Diferentemente, tem sido justamente criticado o alargamento do actual período experimental de 90 para 180 dias, nos contratos de trabalho sem termo dos trabalhadores à procura do primeiro emprego e desempregados de longa duração, quando não estejam em causa “cargos de complexidade técnica ou elevado grau de responsabilidade ou que pressuponham uma especial qualificação, bem como as que desempenhem funções de confiança” (artigo 112.º, alínea b) do CT).
Tal alteração, além de aumentar a insegurança laboral, viola o princípio da igualdade no trabalho e da proibição de discriminação, consagrado no artigo 13.º da Constituição e nos artigos 24.º e 25.º do CT.

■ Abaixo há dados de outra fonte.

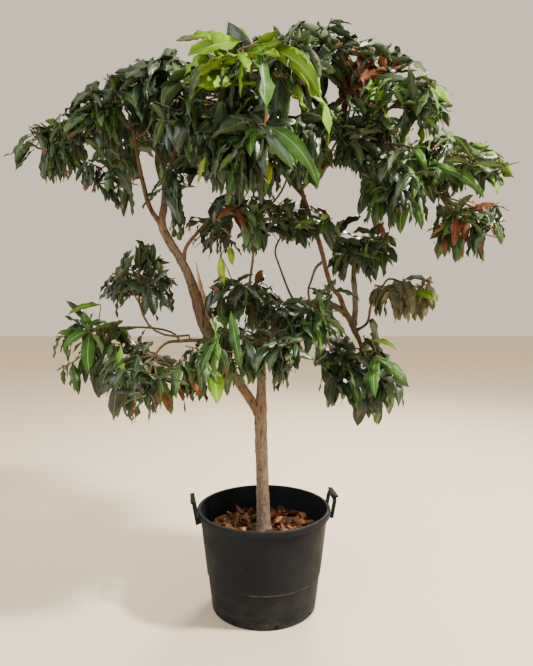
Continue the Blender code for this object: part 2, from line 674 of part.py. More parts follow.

Por outro lado, a generalização dos contratos de trabalho de muito curta duração, actualmente limitado pelo artigo 142.º do CT à actividade sazonal agrícola ou a eventos turísticos, tal como o aumento para 35 dias, também, contrariam o propósito de reduzir a segmentação laboral, sobretudo, nas micro e pequenas empresas. De resto, a duração inicial de uma semana já tinha sido aumentada para 15 dias, tal como o limite anual de 60 para 70 dias, pela Lei 23/2012, de 25 de Junho. Acresce o facto de, actualmente, ser possível a celebração do contrato de trabalho a termo certo por prazo inferior a seis meses nas situações temporárias, como é o caso de substituição de trabalhadores, acréscimo excepcional de actividade, tarefa ocasional ou serviço de curta duração. Por isso, o trabalho não declarado, que afecta muitos milhares de trabalhadores, pela gravidade dos seus danos, deve ser combatido através do aumento das sanções e do reforço da fiscalização e não através de mais contratos de muito curta duração.
Também se afigura desadequada a proposta de manutenção do banco de horas grupal, agravada pela redução da percentagem de 70% para 60% dos trabalhadores para o aprovar. Os limites máximos da duração de trabalho diário e semanal, respectivamente, de oito e quarenta horas, fixados no artigo 203.º do CT, não podem ser aumentados para dez e cinquenta horas, apenas, por grupos de trabalhadores, de cada empresa, muitas vezes precários, ademais, sem a justa retribuição do trabalho suplementar.
A todas as luzes, impõe-se que esta matéria seja negociada no âmbito da contratação colectiva com a participação das associações sindicais.
Estão em causa limites que vigoram em Portugal desde 10 de Maio de 1919 (Decreto n.º 5616) e que foram aprovados pela Convenção n.º 1 da Organização Internacional de Trabalho, de 29/10/1919. O direito do trabalho nasceu no final do século XIX para mitigar a desigualdade entre empregadores e trabalhadores, protegendo estes, em especial, os jovens e as mulheres. Em Portugal, a Constituição da República Portuguesa garante, nos artigos 53.º e 59.º, a segurança no emprego e o direito dos trabalhadores à organização do trabalho em condições dignificantes. Assim sendo, impõe-se que as anunciadas alterações legislativas respeitem estes princípios fundamentais, contribuindo para a crescente humanização do trabalho.